HEILIGE SCHRIFTWillibrordvertaling 1975
(Soort document: Heilige Schrift)
Blijkbaar zijn er onder u die, als zij een kwestie hebben met hun naaste, hun recht gaan zoeken bij de ongerechtigen en niet bij de heiligen.
Weet gij niet dat de heiligen de wereld zullen oordelen? En als het oordeel over de wereld bij u berust, zoudt gij dan niet bevoegd zijn voor de meest onbeduidende rechtszaken?
Weet gij niet dat wij over engelen zullen oordelen? Hoeveel te meer dan over alle daagse dingen.
Voor dit soort geschillen moest gij hen die in de gemeente niet in tel zijn, zitting laten houden.
Dit zeg ik om u te beschamen. Er is onder u toch wel een verstandig man, die tussen broeders uitspraak kan doen?
In plaats daarvan procedeert de ene broeder tegen de andere, en dat nog wel ten overstaan van ongelovigen.

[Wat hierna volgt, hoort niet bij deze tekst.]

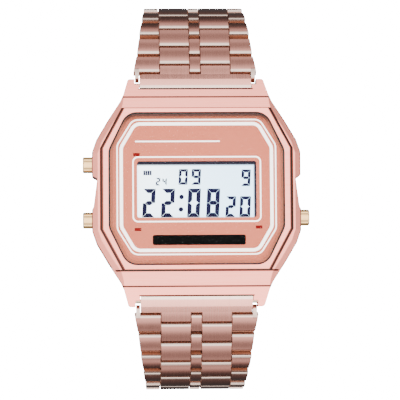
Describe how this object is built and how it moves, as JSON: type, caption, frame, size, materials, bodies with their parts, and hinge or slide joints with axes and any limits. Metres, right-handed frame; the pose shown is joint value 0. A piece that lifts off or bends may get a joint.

Dat gij tegen elkaar processen voert is al treurig genoeg. Waarom lijdt gij niet liever onrecht? Waarom laat gij u niet benadelen?
Maar gij pleegt zelf onrecht, zelf berokkent gij schade, en nog wel aan broeders.
Weet gij niet dat zij die onrecht plegen het koninkrijk Gods niet zullen erven? Maakt uzelf niets wijs! Hoerenlopers, afgodendienaars, echtbrekers, schandknapen, knapenschenders,
dieven, uitbuiters, dronkaards, lasteraars, oplichters, zij zullen het koninkrijk Gods niet erven.
En sommigen van u zijn dat wel geweest, maar nu zijt gij rein gewassen, gij zijt geheiligd, gij zijt gerechtvaardigd in de naam van de Heer Jezus Christus en door de Geest van onze God.
“Alles is mij geoorloofd.” Ja, maar niet alles is goed voor mij. “Alles staat mij vrij.” Ja, maar ik moet mij door niets laten knechten.
Het voedsel voor de buik en de buik voor het voedsel! Goed, en God zal aan allebei een eind maken. Maar het lichaam is er niet voor de ontucht, maar voor de Heer, en de Heer voor het lichaam.
God heeft niet alleen de Heer opgewekt uit de dood, Hij zal ook ons doen opstaan door zijn kracht.
Gij weet toch dat uw lichamen ledematen zijn van Christus? Zou ik dan wat aan Christus toebehoort wegnemen en aan een deerne geven? Dat nooit!
Of weet gij niet dat hij die met een deerne omgang heeft, één lichaam met haar wordt? De Schift zegt immers: De twee worden één vlees.
Maar wie zich met de Heer verenigt, is met Hem een geest.
Onthoudt u van hoererij. Elke andere zonde die een mens bedrijft, gaat buiten het lichaam om, maar de ontuchtige zondigt tegen zijn eigen lichaam.
Gij weet het, uw lichaam is een tempel van de heilige Geest, die in u woont, die gij van God hebt ontvangen. Gij zijt niet van uzelf.
Gij zijt gekocht en de prijs is betaald. Eert dan God met uw lichaam.